2. “How come they didn’t resolve (insert name of plotline)?” - What show have you been watching all these years?  Were you watching the Bizarro world’s Sopranos where the Russian comes back for revenge on Christopher and Paulie, where Dr. Melfi’s rapist gets arrested and Tony finds out about it, where the Canadian Mounties find Bobby through the piece of shirt that the shooting victim tore?

I don’t understand this point at all.  David Chase created a show where expectations were frustrated and if plotlines were resolved, it wasn’t all in a nice, neat package.  He’s taught audiences how to watch the show, so why are you surprised when he finishes it up in the same style?  You should be frustrated if a CSI or Law & Order episode ends without a resolution, but a Sopranos episode?

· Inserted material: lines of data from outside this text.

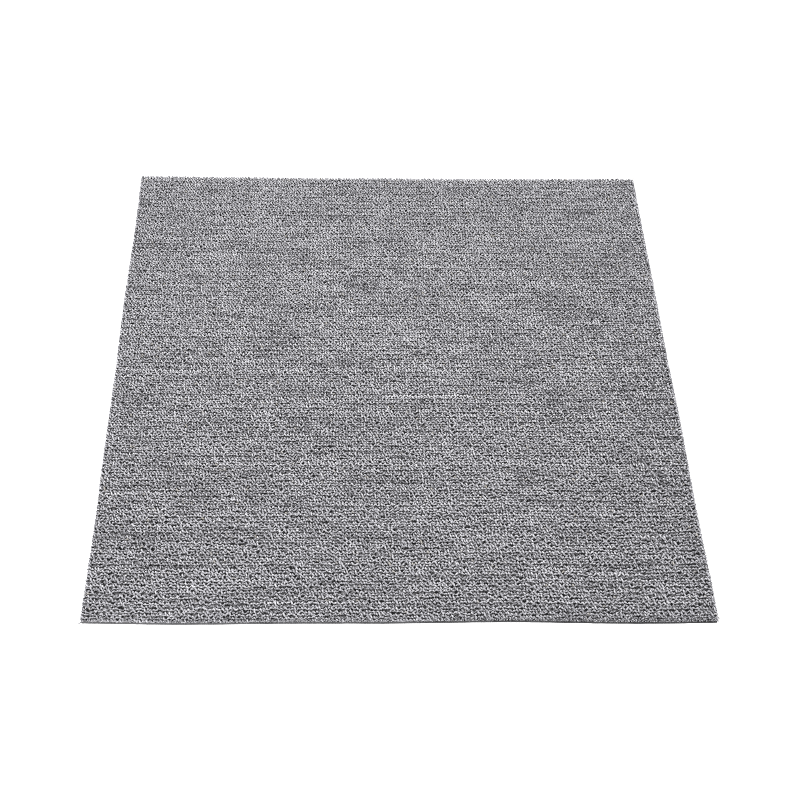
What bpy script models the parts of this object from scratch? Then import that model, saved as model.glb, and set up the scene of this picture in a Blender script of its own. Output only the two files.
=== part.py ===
# Carpet tile: a loop pile in straight tuft rows, bonded to a heavy dark backing, lying flat with its pile up.
# Metres, +Z up. The origin is the middle of the underside. The tuft rows run along X.

import bmesh
import bpy

# Driving dimensions
TILE_WIDTH = 0.500  # along the tuft rows
TILE_DEPTH = 0.500  # across the tuft rows
BACKING_THICKNESS = 0.0025
BOND_LINE = 0.0003  # latex between the backing and the pile, left open between the two solids
PILE_HEIGHT = 0.0037  # from the bond line to the tops of the loops
SHOULDER_RADIUS = 0.0012  # over which the outermost loops fall away at the cut edges
SHOULDER_STEPS = 4  # flat facets round that radius

# Colours, roughness and metallic value of the two finishes
PILE_FINISH = {"colour": (0.275, 0.272, 0.290, 1.0), "roughness": 0.95, "metallic": 0.0}
BACKING_FINISH = {"colour": (0.028, 0.027, 0.027, 1.0), "roughness": 0.75, "metallic": 0.0}


def clear_scene():
    """Removes whatever the scene holds."""
    for old in list(bpy.data.objects):
        bpy.data.objects.remove(old)


def make_material(name, finish):
    """A Principled material with one finish."""
    material = bpy.data.materials.new(name)
    material.use_nodes = True
    shader = material.node_tree.nodes["Principled BSDF"]
    shader.inputs["Base Color"].default_value = finish["colour"]
    shader.inputs["Roughness"].default_value = finish["roughness"]
    shader.inputs["Metallic"].default_value = finish["metallic"]
    material.diffuse_color = finish["colour"]
    return material


def slab(width, depth, thickness):
    """A bmesh slab, centred on the origin in plan, with its underside at zero."""
    shape = bmesh.new()
    bmesh.ops.create_cube(shape, size=1.0)
    bmesh.ops.scale(shape, vec=(width, depth, thickness), verts=shape.verts)
    bmesh.ops.translate(shape, vec=(0.0, 0.0, thickness / 2), verts=shape.verts)
    return shape


def round_top_edges(shape, radius, steps):
    """Rounds the four edges of the upper face and leaves the cut corners of the outline square."""
    top = max(vertex.co.z for vertex in shape.verts)
    edges = [edge for edge in shape.edges if all(vertex.co.z == top for vertex in edge.verts)]
    bmesh.ops.bevel(shape, geom=edges, offset=radius, segments=steps, profile=0.5, affect="EDGES")


def place(name, shape, height, material):
    """Turns a bmesh into a named object whose underside is at this height."""
    mesh = bpy.data.meshes.new(name)
    shape.to_mesh(mesh)
    shape.free()
    mesh.materials.append(material)
    piece = bpy.data.objects.new(name, mesh)
    piece.location.z = height
    bpy.context.scene.collection.objects.link(piece)
    return piece


def make_backing():
    """The heavy sheet that the tile rests on, cut square."""
    shape = slab(TILE_WIDTH, TILE_DEPTH, BACKING_THICKNESS)
    return place("backing", shape, 0.0, make_material("backing_compound", BACKING_FINISH))


def make_pile():
    """The layer of yarn loops as one solid, cut flush with the backing."""
    shape = slab(TILE_WIDTH, TILE_DEPTH, PILE_HEIGHT)
    round_top_edges(shape, SHOULDER_RADIUS, SHOULDER_STEPS)
    piece = place("pile", shape, BACKING_THICKNESS + BOND_LINE, make_material("loop_yarn", PILE_FINISH))
    piece.data.shade_smooth()
    piece.data.set_sharp_from_angle(angle=0.7)
    return piece


clear_scene()
make_backing()
make_pile()
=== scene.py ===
import math

import bpy
import numpy as np
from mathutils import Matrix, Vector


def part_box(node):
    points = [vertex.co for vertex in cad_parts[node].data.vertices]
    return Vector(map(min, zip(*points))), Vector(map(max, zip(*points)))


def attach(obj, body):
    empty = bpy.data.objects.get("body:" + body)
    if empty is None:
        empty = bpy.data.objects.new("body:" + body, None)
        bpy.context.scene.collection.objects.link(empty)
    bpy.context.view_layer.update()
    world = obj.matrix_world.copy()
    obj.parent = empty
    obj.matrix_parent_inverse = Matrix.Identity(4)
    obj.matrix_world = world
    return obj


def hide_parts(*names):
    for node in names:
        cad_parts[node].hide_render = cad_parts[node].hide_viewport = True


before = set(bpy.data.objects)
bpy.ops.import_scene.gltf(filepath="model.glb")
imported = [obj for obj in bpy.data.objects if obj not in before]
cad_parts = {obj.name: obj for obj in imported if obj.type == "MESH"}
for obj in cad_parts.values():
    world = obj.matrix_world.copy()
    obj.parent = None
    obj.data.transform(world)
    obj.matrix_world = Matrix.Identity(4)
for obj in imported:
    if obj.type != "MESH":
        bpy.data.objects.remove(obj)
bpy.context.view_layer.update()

mm = 0.001
fullTurn = 2 * math.pi
scene = bpy.context.scene


# a socket that can be added, multiplied and so on, with numbers or with other sockets
class Link:
    def __init__(self, tree, socket):
        self.tree = tree
        self.socket = socket

    def mathNode(self, operation, first, second):
        return self.tree.node("ShaderNodeMath", {"operation": operation}, {0: first, 1: second})

    def __add__(self, other):
        return self.mathNode("ADD", self, other)

    def __radd__(self, other):
        return self.mathNode("ADD", other, self)

    def __sub__(self, other):
        return self.mathNode("SUBTRACT", self, other)

    def __rsub__(self, other):
        return self.mathNode("SUBTRACT", other, self)

    def __mul__(self, other):
        return self.mathNode("MULTIPLY", self, other)

    def __rmul__(self, other):
        return self.mathNode("MULTIPLY", other, self)

    def __truediv__(self, other):
        return self.mathNode("DIVIDE", self, other)

    def __rtruediv__(self, other):
        return self.mathNode("DIVIDE", other, self)

    def __pow__(self, other):
        return self.mathNode("POWER", self, other)

    def __rpow__(self, other):
        return self.mathNode("POWER", other, self)

    def __abs__(self):
        return self.mathNode("ABSOLUTE", self, 0.0)


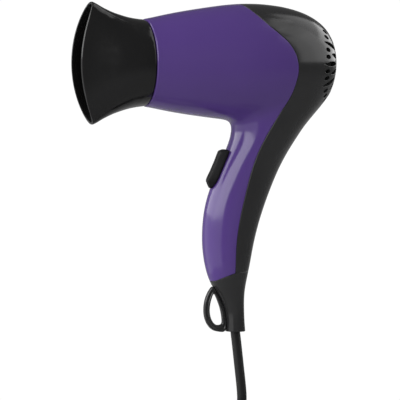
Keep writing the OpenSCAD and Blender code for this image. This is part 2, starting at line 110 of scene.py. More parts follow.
def span(nt, src, lo, hi, a=0.3, b=0.7):
    m = nt.nodes.new("ShaderNodeMapRange")
    m.inputs["From Min"].default_value = a
    m.inputs["From Max"].default_value = b
    m.inputs["To Min"].default_value = lo
    m.inputs["To Max"].default_value = hi
    nt.links.new(src, m.inputs["Value"])
    return m


def add_bump(nt, b, src, strength, dist):
    bp = nt.nodes.new("ShaderNodeBump")
    bp.inputs["Strength"].default_value = strength
    bp.inputs["Distance"].default_value = dist
    nt.links.new(src, bp.inputs["Height"])
    nt.links.new(bp.outputs[0], b.inputs["Normal"])
    return bp


def shade(c, f):
    return tuple(max(0.0, min(1.0, x * f)) for x in c)


def plastic(name, color, rough=0.3, spread=0.05, vary=0.06, grain=900.0, bump=0.04, spec=0.5, coat=0.0, coat_rough=0.05, metal=0.0, broad=14.0, depth=0.00005):
    """Moulded plastic: slow colour drift, a finer roughness drift and a fine surface grain."""
    m, nt, b = new_mat(name)
    n1 = noise(nt, broad, 3.0)
    r = ramp(nt, n1.outputs["Fac"], [(0.3, shade(color, 1 - vary)), (0.7, shade(color, 1 + vary))])
    nt.links.new(r.outputs[0], b.inputs["Base Color"])
    n2 = noise(nt, broad * 9, 5.0, 0.6)
    s = span(nt, n2.outputs["Fac"], max(0.02, rough - spread), rough + spread)
    nt.links.new(s.outputs[0], b.inputs["Roughness"])
    n3 = noise(nt, grain, 3.0)
    add_bump(nt, b, n3.outputs["Fac"], bump, depth)
    b.inputs["Specular IOR Level"].default_value = spec
    b.inputs["Metallic"].default_value = metal
    b.inputs["Coat Weight"].default_value = coat
    b.inputs["Coat Roughness"].default_value = coat_rough
    return m


def brushed(name, color, rough=0.35, stretch=(1, 60, 60), grain=120.0, bump=0.15):
    """Drawn or turned metal with fine lines one way and a slight tarnish."""
    m, nt, b = new_mat(name)
    n1 = noise(nt, grain, 4.0, 0.6, stretch)
    r = ramp(nt, n1.outputs["Fac"], [(0.3, shade(color, 0.78)), (0.55, color), (0.75, shade(color, 1.12))])
    nt.links.new(r.outputs[0], b.inputs["Base Color"])
    s = span(nt, n1.outputs["Fac"], rough - 0.08, rough + 0.12)
    nt.links.new(s.outputs[0], b.inputs["Roughness"])
    add_bump(nt, b, n1.outputs["Fac"], bump, 0.00004)
    b.inputs["Metallic"].default_value = 1.0
    return m


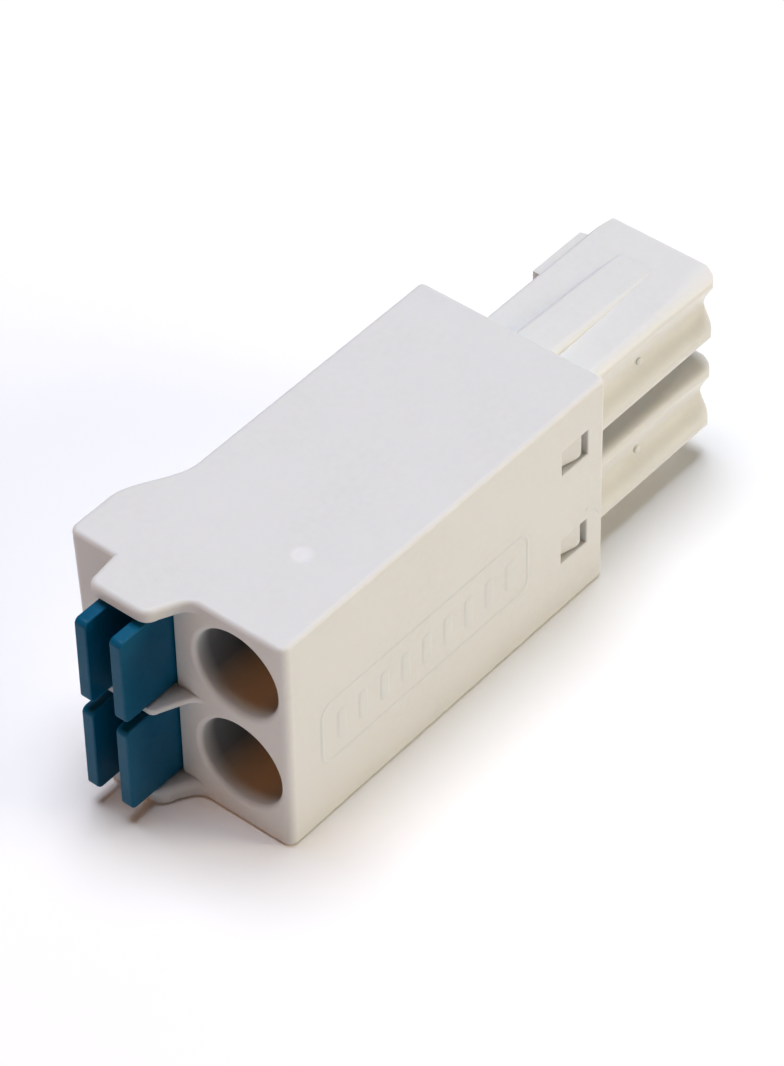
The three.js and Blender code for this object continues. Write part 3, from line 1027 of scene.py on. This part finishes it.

3. “I wanted a real ending.” - It is a real ending.  Just because you’re not 100% sure that Tony will live or Tony will die doesn’t mean it’s not a real ending.  Plus, think of what the perfect ending for you would have been.  Assuming you can come up with something, please realize that it probably would’ve annoyed just as many people as this one did.  If you wanted to see Tony dead, there’s a large contingent that want Tony to live.  If you want Tony to succeed and run both the NJ and NY mobs, you’d have a huge contingent of people crying foul at that. 

This was the perfect ending for David Chase, and he’s the god of this world.  I read an interview recently where he said he wasn’t doing anything to be vindictive or to poke his thumb into the collective viewership’s eye, and I believe him.  He wrote the ending that he deemed to be right for the show.

And I, for one (and, I guess, one of the only ones) agree with him.